Here is another Lions’ oddity. Since the merger of the NFL and the AFL in 1970, no head coach of the Lions was ever a head coach for another NFL team after the Lions fired him. It is almost as if the rest of the league does not want to risk that sort of taint on their franchise. Welcome to Detroit, Matt Patricia…
Finally, consider this item from Dwight Perry’s Sideline Chatter column in the Seattle Times:
“TBS’s Conan O’Brien after President Donald Trump tweeted that he is considering a pardon request made by Sylvester Stallone: ‘The pardon is for the guy who wrote Rocky V’.”
But don’t get me wrong, I love sports………
Two comments on a well-written article:
“That is more than twice the population of the US and about 10% of the world population.”
Comment: Stop confusing Americans with these data references.
“According to reputation, Layne was a “bad boy” whose commitment to training and sobriety was not complete.”
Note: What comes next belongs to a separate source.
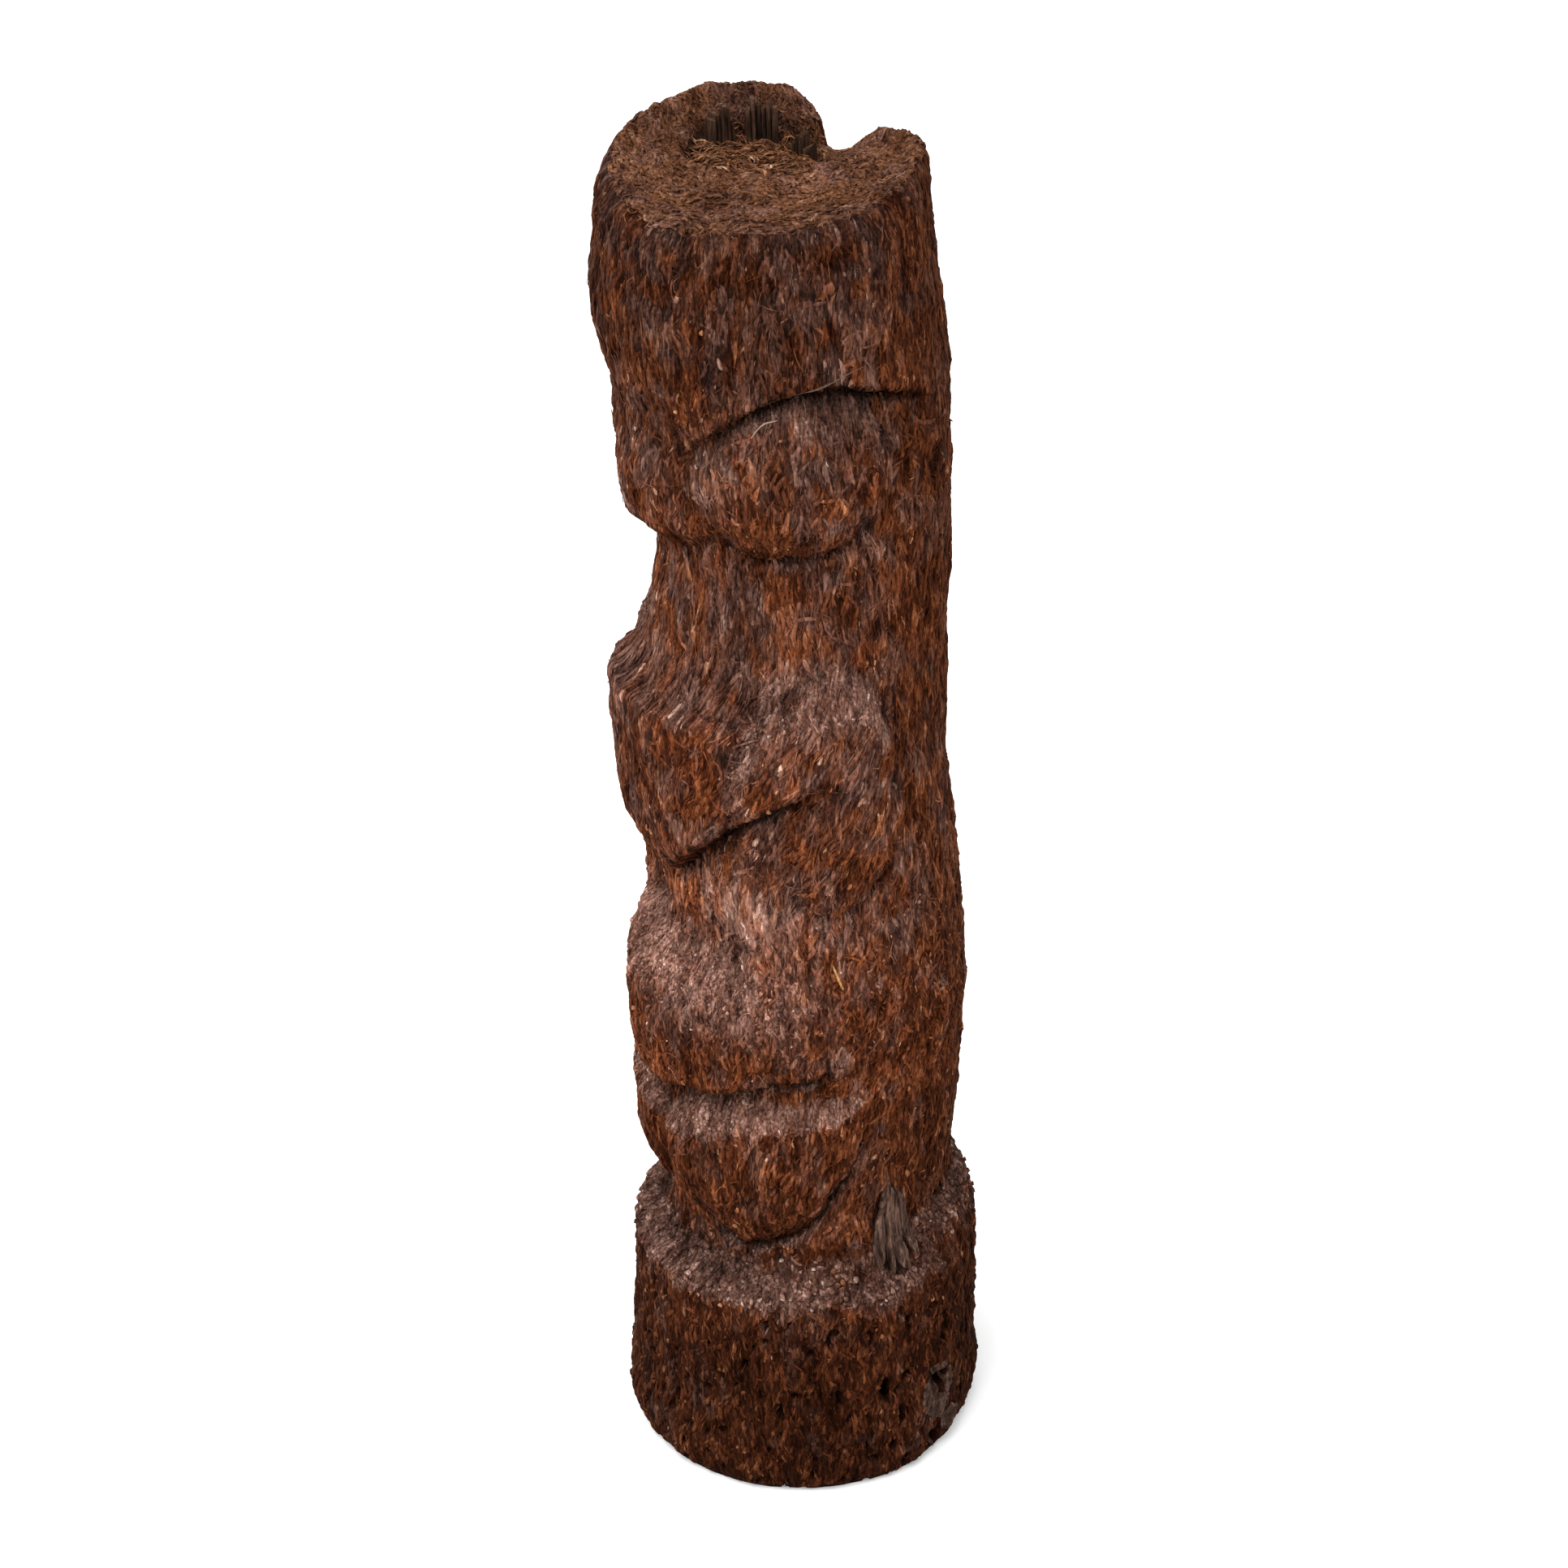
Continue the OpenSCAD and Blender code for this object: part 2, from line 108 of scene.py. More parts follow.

Comment: I don’t know, some might say (Ken Stabler?) Layne’s commitment to training and sobriety was complete.
Tenacious P:
Layne and Stabler were far more similar than different…
It seems like we have had the WWE on the cable news channels for past 18 months. What’s new?
Doug:
This is network TV not cable TV. That seems like a big change to me – – even though I did not watch any of it on the cable channels.
What? A team with a party boy QB got hurt and won, then hasn’t won for 60 years? Obviously if he played and won, they’d do better in the future….
Jets Fan Ed
Ed:
The Jets have only gone 49 years without another win – – so by Lions’ standards they have at least another 11 years to go. Sorry about that…
Clever readers’ comments above. My compliments.
Bob
Bob:
My readers – – and commenters – – are more clever than I am. I enjoy the exchanges with them.